Maiello has also published a paper on Schertz in 2012 in Slavica litteraria, Racionalismus Karla Ferdinada Schertze a Magia posthuma (Karl Ferdinand Schertz's rationalism and Magia posthuma). Written in Czech, it does however include an English abstract:

'Karl Ferdinand Schertz is at home a no well known author. On the contrary, his name is known around the world thanks to his work Magia posthuma, which was quoted by Augustin Calmet. Because of his not well available biography and books, Schertz is unfortunately wrong understood and around him circulate various rumors or negative critics.

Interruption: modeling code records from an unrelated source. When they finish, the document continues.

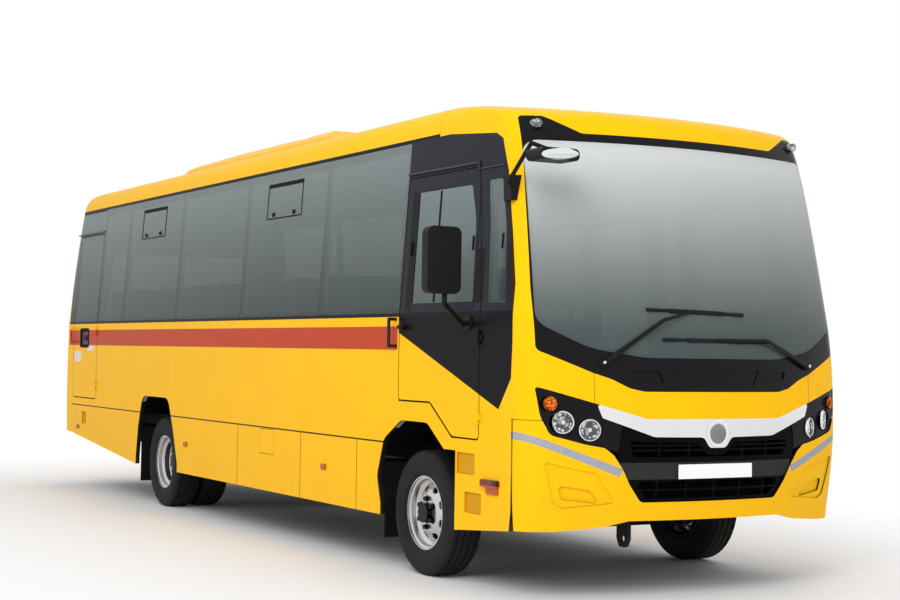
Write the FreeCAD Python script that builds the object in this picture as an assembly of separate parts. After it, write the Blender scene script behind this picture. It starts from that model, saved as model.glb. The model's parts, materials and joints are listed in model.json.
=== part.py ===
# School bus, 9.3 m long, right-hand drive, front engine, in millimetres.
# X points forward, Y to the bus's left, Z up; the origin is on the ground under the middle.

import FreeCAD
import Part
import math
import os

V = FreeCAD.Vector
os.makedirs("parts", exist_ok=True)

# Overall body
LENGTH = 9360.0
BODY_WIDTH = 2380.0
NOSE_X = 4650.0              # station of the nose; stations count from a datum near mid-length
TAIL_X = NOSE_X - LENGTH
MIDDLE_X = NOSE_X - LENGTH / 2
HALF_WIDTH = BODY_WIDTH / 2
TUMBLEHOME = 0.07            # inward lean of the sides above the belt
SHELL = 40.0                 # wall with its frame and lining
GLASS = 8.0
SKIRT_Z = 347.0              # lower edge of the side skirts
SKIRT_TOP_Z = 831.0          # seam between skirt and side wall
BELT_Z = 1660.0              # lower edge of the glass band
CANT_Z = 2810.0              # upper edge of the glass band
CROWN_RISE = 245.0           # cantrail to the top of the roof
FRONT_BULGE = 2900.0         # plan radius of the front face
FRONT_CORNER = 200.0
REAR_BULGE = 16000.0
REAR_CORNER = 60.0
BODY_FLOOR_CUT = 300.0       # lowest level of the body loft

# Running gear
FRONT_AXLE_X = 3090.0
WHEELBASE = 4920.0
REAR_AXLE_X = FRONT_AXLE_X - WHEELBASE
TYRE_R = 400.0
TYRE_WIDTH = 235.0
RIM_R = 236.0
FRONT_RECESS = 50.0          # front tyre wall inside the body side
REAR_RECESS = 68.0
DUAL_SPACING = 262.0
KINGPIN_INSET = 130.0        # kingpin inboard of the tyre's middle
KINGPIN_R = 20.0
KINGPIN_BOSS_R = 34.0
AXLE_Z = TYRE_R
STUB_R = 30.0
DRUM_R = 165.0
DISC = 12.0
NUTS = 6
HAND_HOLES = 8

# Frame
RAIL_Y = 430.0
RAIL_WIDTH = 70.0
RAIL_DEPTH = 190.0
RAIL_WALL = 8.0
RAIL_TOP_Z = 830.0
RAIL_FRONT_X = 4380.0
RAIL_REAR_X = -4420.0
TOW_EYE_R = 22.0
TOW_PLATE = 20.0
TOW_EYE_FRONT_Z = 340.0
TOW_EYE_REAR_Z = 480.0
SHAFT_R = 42.0
SHAFT_HANGER_X = 1250.0
SHAFT_NOTCH_X = 2250.0       # cross member that the propeller shaft passes through
FLOOR_TOP_Z = 900.0
FLOOR_PLATE = 30.0

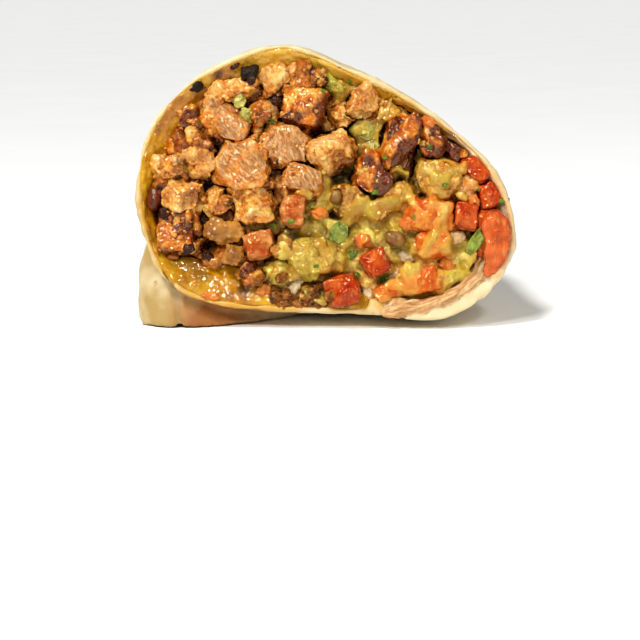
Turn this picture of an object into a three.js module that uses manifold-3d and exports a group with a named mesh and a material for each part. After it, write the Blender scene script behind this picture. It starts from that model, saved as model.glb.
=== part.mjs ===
// Half of a large burrito, lying on its flattened side with the cut face to the front.
// Millimetres, +Z up. The cut face looks along -Y and leans back; the folded end points to +Y.
import * as THREE from 'three';
import { mergeVertices } from 'three/addons/utils/BufferGeometryUtils.js';
import { ImprovedNoise } from 'three/addons/math/ImprovedNoise.js';
import Module from 'manifold-3d';

const wasm = await Module();
wasm.setup();

// Driving dimensions
const halfLength = 84;            // cut rim to folded end
const bodyWidth = 93;             // across the wrapped body
const bodyHeight = 84;            // before the underside flattens on the table
const bodyMiddle = 35;            // height of the body's axis
const faceLean = 12;              // degrees the cut face leans back
const tortillaThickness = 1.4;
const flapThickness = 1.3;
const leafThickness = 0.5;
const mouthFlare = 0.885;         // body's upper outline as a share of the rim's
const gap = 0.3;                  // left between neighbouring pieces
const cheeseThin = 1.1;           // melted cheese where it is only a film on the wall
const fillingRecess = 1;          // how far the filling's middle sits behind its own edge
const cheeseOuterStep = 0.7;      // how far the cheese sits behind the rim at the wall
const cheeseInnerStep = 3.6;      // and at the filling
const fillingReach = 6;           // the most a piece may stand out of the cut
const plyEdge = 64;               // depth where the outer ply's end edge runs round the body
const plyEdgeSway = 5;            // how far that edge wanders along the body
const endFold = 1.5;              // step of the folded end
const skinWrinkle = 0.9;          // height of the outside's soft dents
const mouthDepth = 22;            // the mouth's own outline fades out over this depth
const widthTaper = [4.6, 2.1];    // how bluntly the closed end narrows: powers, in and out
const heightTaper = [3.4, 1.9];
const bedRoundness = 2.4;         // squareness of the body's lower half
const fillingUnevenness = 2.2;    // of the filling between the larger pieces
const frontShares = [0.8, 0.52, 0.25];
const pieceTilt = 0.32;           // the most a piece turns off the cut face, in radians
const thinPieceTilt = 0.6;

const longPiece = 16;             // a longer piece gets one more row of facets
const around = 30;                // facets round the wrap
const noise = new ImprovedNoise();
const radians = THREE.MathUtils.degToRad;
const smooth = THREE.MathUtils.smoothstep;
const leanSin = Math.sin(radians(faceLean));
const leanCos = Math.cos(radians(faceLean));

// The cut rim's outer edge: across and up the cut face, anticlockwise from the left
const rimPoints = [
  [-48, 34], [-46, 24], [-41, 12.5], [-31, 7], [-14, 4.8], [12, 4.2], [30.5, 1.9], [44.5, 13], [48, 25],
  [42.6, 40.4], [31.4, 51.2], [18, 60.2], [2, 67.5], [-9.5, 72], [-20, 69.8], [-36, 61.5], [-45.5, 49],
];
const rimCurve = new THREE.CatmullRomCurve3(
  rimPoints.map(([across, up]) => new THREE.Vector3(across, up, 0)), true, 'centripetal');

// Melted cheese is thickest at the lower left of the mouth: [turn round the rim 0..1, thickness]
const cheeseSwell = [[0, 1.3], [0.06, 1.2], [0.1, 3.6], [0.14, 7.4], [0.19, 9.2], [0.25, 5.6], [0.31, 1.6],
  [0.6, cheeseThin], [0.7, 2.2], [0.76, 4.2], [0.83, 5.4], [0.9, 5.8], [0.95, 4.4], [1, 1.3]];

// The loose flap's hem on the table, from under the rim round the lower left to the back
const flapHem = [
  [-8, 17], [-19, 8], [-31, 3.2], [-40, 3.2], [-46.4, 7.5], [-47.8, 18], [-45.6, 34], [-39, 49], [-28, 60],
];
const flapBulge = 4.4;
const flapRipple = 1.1;

// Where the meat side of the filling meets the sauced salsa side: across, up the face
const fillingSplit = [[-4, 80], [-1, 62], [6, 52], [4, 40], [1, 34], [-8, 27], [-16, 17], [-22, -10]];

// A point given across, up and proud of the cut face, in the part's frame
function facePoint(across, up, proud) {
  return new THREE.Vector3(
    across,
    up * leanSin - proud * leanCos,
    up * leanCos + proud * leanSin,
  );
}

// Value of a [place, value] list at a place, eased between its entries
function along(list, place) {
  let at = 0;
  while (at < list.length - 2 && place > list[at + 1][0]) at += 1;
  const [startPlace, startValue] = list[at];
  const [endPlace, endValue] = list[at + 1];
  return startValue + (endValue - startValue) * smooth(place, startPlace, endPlace);
}

// Outward direction of the rim curve at a turn 0..1
function rimOutward(turn) {
  const tangent = rimCurve.getTangent(turn);
  return new THREE.Vector2(tangent.y, -tangent.x);
}

// The outer ply ends in a curved edge before the folded end, and laps itself along the underside
function outerPlyRelief(angle, depth) {
  const edge = plyEdge + plyEdgeSway * (Math.sin(angle + 0.6) + 0.4 * Math.sin(3 * angle));
  const seam = smooth(angle, -1.2, -1.05) * (1 - smooth(angle, -0.8, -0.1));
  return tortillaThickness * (0.7 * (1 - smooth(depth, edge, edge + 3)) + 0.4 * seam);
}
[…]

Karl Ferdinand Schertz was on the contrary highly cultured author, who could enjoy a good reputation among the european intellectuals of his time.'

The paper briefly deals with Schertz's life and works, and discusses his approach to magia posthuma, which in Maiello's view make Schertz more of a rationalist than a man of the Baroque period. Maiello actually finds that the rationalistic approach of Schertz is comparable to that of Calmet. Cf. what I have myself written in Vampirismus und magia posthuma im Diskurs der Habsburgermonarchie edited by Augustynowiz and Reber (or as part of Kakanien Revisited).


Giuseppe Maiello talks about vampires on this Czech talk show

I thank Giuseppe Maiello for providing me with a copy of his book. He informs me that the publisheres are considering publishing an edition in English.